A person receives a dose of the Pfizer BioNTech Covid-19 vaccine at a mass vaccination centre for those aged 18 and over at the Tottenham Hotspur Stadium, amid the coronavirus disease (COVID-19) pandemic, in London, Britain, June 20, 2021. REUTERS/Henry Nicholls

The government will soon start offering a first dose of Covid-19 vaccine to all 16 and 17-year-olds in the UK following a recommendation from the Joint Committee on Vaccine and Immunisation (JCVI) on Wednesday (August 4).

The updated guidance means around 1.4 million teenagers will be eligible for vaccination, which would start within weeks.

Health and Social Care Secretary Sajid Javid said, “Today’s advice from the independent Joint Committee on Vaccination and Immunisation means more young people aged 16 and over can benefit from Covid-19 vaccines. I have accepted their expert recommendations and I have asked the NHS to prepare to vaccinate those eligible as soon as possible.”

The committee will advise on the timing of the second dose on a later date.

Until now, children over 12 are able to get a Covid shot if they have certain health conditions, live with others who are at a high risk or are nearing their 18th birthday.

Currently, in the UK, only Pfizer-BioNTech is approved for those under-18 years.

The JCVI have not recommended vaccinating under-16s without underlying health conditions but will keep its position under review based on the latest data.

“Those aged 12 to 15 with severe neuro-disabilities, Down’s Syndrome, immunosuppression and multiple or severe learning disabilities, as well as people in this age group who are household contacts of individuals who are immunosuppressed, are already eligible for vaccination. JCVI will continue to review data and provide updates on at risk groups aged 12 to 15 and whether any additional groups will be added,” Javid said.

“Covid-19 vaccines have saved more than 60,000 lives and prevented 22 million infections in England alone. They are building a wall of defence against the virus and are the best way to protect people from serious illness. I encourage everyone who is eligible to come forward for both their jabs as quickly as possible,” he added.

Prof Wei Shen Lim, who chairs the Covid part of the JCVI, said the change in advice wasn’t just for the benefits to wider society.
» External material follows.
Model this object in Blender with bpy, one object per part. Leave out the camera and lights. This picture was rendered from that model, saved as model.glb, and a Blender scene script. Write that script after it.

“Vaccination of children and young people can bring benefits to other people, such as adults and including parents and grandparents but, at the forefront, is the health and the benefits to children and young people themselves,” he said.

Eluned Morgan, Welsh Government minister for health and social services welcomed the JCVI’s advice, saying, “We are now working with the NHS on the arrangements needed to offer the vaccination to all 16 and 17 year olds in line with the JCVI advice.”

“We are already inviting young people who are within three months of their 18th birthday, in line with JCVI advice,” Morgan said.

First Minister of Scotland Nicola Sturgeon said, “This is good news and a step forward that I’ve been hoping for. I also hope evidence will allow JCVI to recommend vaccine for wider groups of young people in future – but in meantime Scottish government will get on with offering it to all 16/17 yr olds ASAP.”